Perseverance since 2021 has been exploring Jezero Crater. Scientists believe river channels spilled over the crater wall and created a lake.

“It’s very exciting that RIMFAX was able to provide such a detailed view of these deposits, and thus help ​solve the puzzle of their origin,” UCLA ​planetary scientist and study co-author David ⁠Paige, also a member of the Perseverance rover science team, said of the new findings. “This further cements the notion that ground-penetrating radar is indeed an extremely valuable new tool for studying planetary geology.”

Chinese scientists last year said ground-penetrating radar employed by China’s ​Zhurong rover detected subsurface evidence of what look like sandy beaches from the shoreline of an ocean that may have existed ​on the northern plains ⁠of Mars.

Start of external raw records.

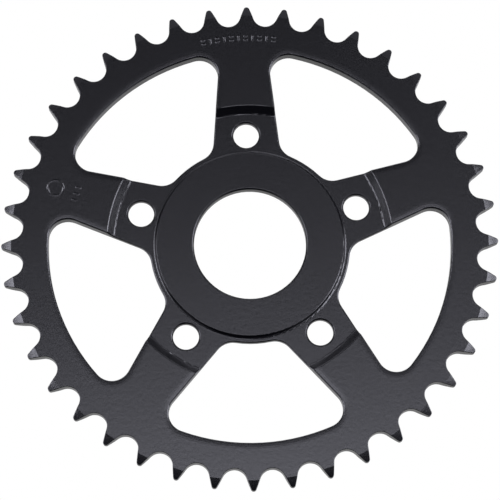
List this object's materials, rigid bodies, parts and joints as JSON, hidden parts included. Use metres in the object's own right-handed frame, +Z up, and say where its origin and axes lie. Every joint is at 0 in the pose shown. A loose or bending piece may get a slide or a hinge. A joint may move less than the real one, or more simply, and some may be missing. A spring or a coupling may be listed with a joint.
{
  "type": "chain sprocket",
  "caption": "Flat black steel chain sprocket for a motorcycle rear wheel, with spokes, a round hub bore and a ring of bolt holes in a turned recess.",
  "frame": {"origin": "on the wheel axis, half way through the thickness of the teeth", "axes": "+Y along the wheel axis from the outer face to the hub face, +Z up along the middle of one spoke, +X to the right seen from the outer face"},
  "size_m": [0.21, 0.0058, 0.21],
  "materials": {
    "black_coat": "satin black coat over steel"
  },
  "bodies": {
    "root": {"sprocket": "black_coat"}
  },
  "joints": []
}
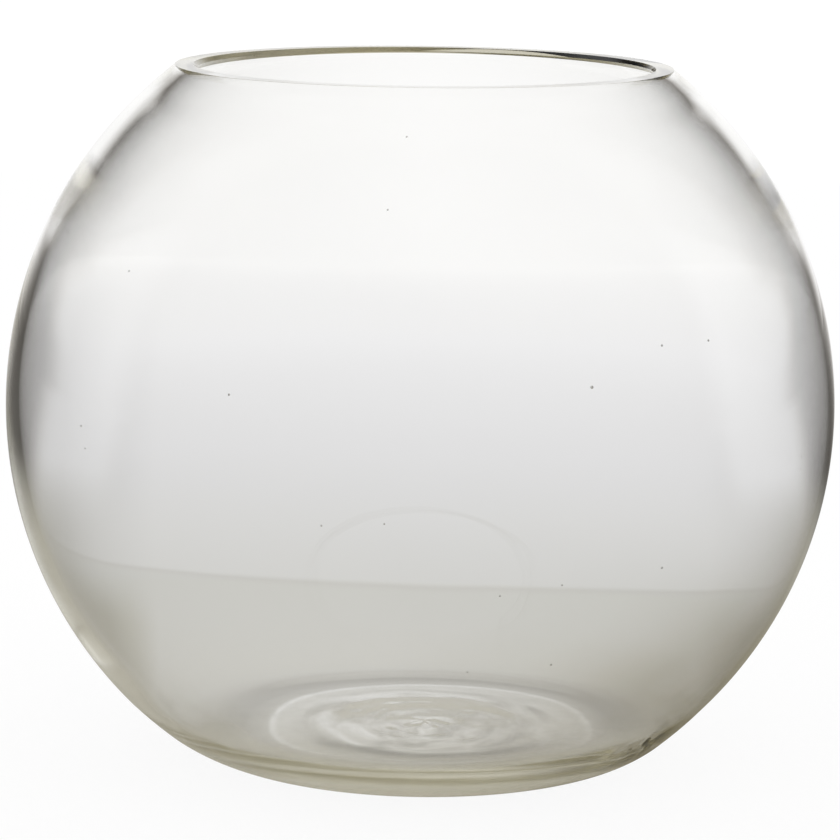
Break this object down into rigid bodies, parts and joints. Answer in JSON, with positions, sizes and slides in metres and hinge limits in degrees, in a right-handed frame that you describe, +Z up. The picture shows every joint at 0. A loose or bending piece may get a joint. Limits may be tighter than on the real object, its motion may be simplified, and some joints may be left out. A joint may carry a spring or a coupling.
{
  "type": "rose bowl vase",
  "caption": "Squat round clear-glass bowl vase with a flat cut mouth, thick floor and ground foot, for cut or floating flowers.",
  "frame": {"origin": "centre of the foot's underside, on the surface the vase stands on", "axes": "+Z up through the mouth, along the vase's axis of revolution"},
  "size_m": [0.2032, 0.2032, 0.171],
  "materials": {
    "clear_glass": "clear blown soda-lime glass, fire-polished inside and out, mouth cut and polished flat"
  },
  "bodies": {
    "root": {"glass_bowl": "clear_glass"}
  },
  "joints": []
}
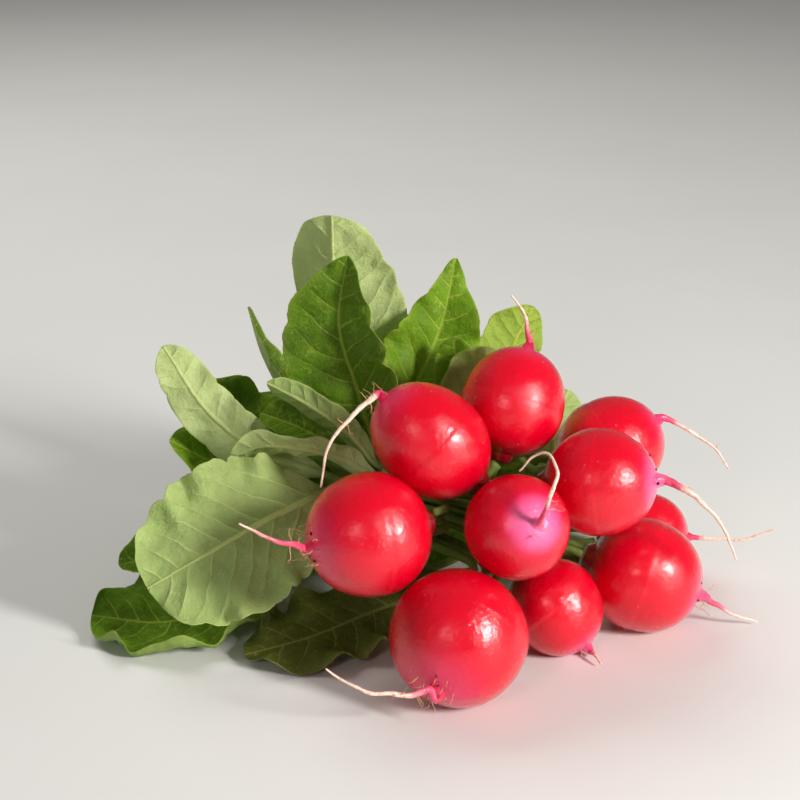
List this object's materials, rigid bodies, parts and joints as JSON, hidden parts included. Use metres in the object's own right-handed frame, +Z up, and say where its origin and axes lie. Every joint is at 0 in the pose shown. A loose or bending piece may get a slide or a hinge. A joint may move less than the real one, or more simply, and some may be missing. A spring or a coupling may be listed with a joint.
{
  "type": "bunch of red radishes",
  "caption": "Bunch of fresh red radishes with tap roots and leafy green tops, lying on its side, the leaf stalks held together by a rubber band.",
  "frame": {"origin": "on the table, under the middle of the bunch's bounding box", "axes": "+X to the side that the tap roots of the right-hand radishes point to, +Y to the back, away from the front radish, +Z up"},
  "size_m": [0.2344, 0.1869, 0.1293],
  "materials": {
    "radish_skin": "smooth glossy red skin, pink and cream at the tap root",
    "radish_leaf": "soft matt leaf, darker green above and pale green below",
    "rubber_band": "matt natural rubber"
  },
  "bodies": {
    "root": {"radish_front": "radish_skin", "radish_left": "radish_skin", "radish_upper_left": "radish_skin", "radish_top": "radish_skin", "radish_middle": "radish_skin", "radish_upper_right": "radish_skin", "radish_back_upper": "radish_skin", "radish_back_lower": "radish_skin", "radish_right": "radish_skin", "radish_small": "radish_skin", "leaf_front_left_large": "radish_leaf", "leaf_ground_left": "radish_leaf", "leaf_ground_front": "radish_leaf", "leaf_ground_left_small": "radish_leaf", "leaf_tongue": "radish_leaf", "leaf_folded": "radish_leaf", "leaf_small_front": "radish_leaf", "leaf_tall_front": "radish_leaf", "leaf_tall_back": "radish_leaf", "leaf_pointed": "radish_leaf", "leaf_centre": "radish_leaf", "leaf_thin": "radish_leaf", "leaf_upright_back": "radish_leaf", "leaf_behind_top": "radish_leaf", "leaf_dark_left": "radish_leaf", "leaf_back_left_high": "radish_leaf", "leaf_back_high": "radish_leaf", "leaf_back_middle": "radish_leaf", "leaf_back_right_high": "radish_leaf", "leaf_left_bright": "radish_leaf", "leaf_back_left_low": "radish_leaf", "leaf_back_low": "radish_leaf", "leaf_back_middle_low": "radish_leaf", "leaf_ground_back_left": "radish_leaf", "leaf_ground_back": "radish_leaf", "leaf_beside_top": "radish_leaf", "leaf_back_right": "radish_leaf", "leaf_far_right": "radish_leaf", "leaf_ground_right": "radish_leaf", "leaf_ground_far_right": "radish_leaf", "leaf_ground_middle": "radish_leaf", "leaf_back_short": "radish_leaf", "leaf_under_middle": "radish_leaf", "leaf_under_left": "radish_leaf", "rubber_band": "rubber_band"}
  },
  "joints": []
}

“Over time, we’ve seen more and more evidence for liquid water on the Martian surface at various rover landing sites, areas we’ve traversed to, as well as from orbital imagery. We have seen channels where water may have flowed, crater lakes where water once ponded, and deltaic sediments deposited as rock outcrops and now as buried remnants, with this (research) ⁠paper,” Cardarelli ​said.

“Mars is diverse, and each rover mission reveals another piece of its puzzling past and the early ​development of our rocky neighbor,” Cardarelli said.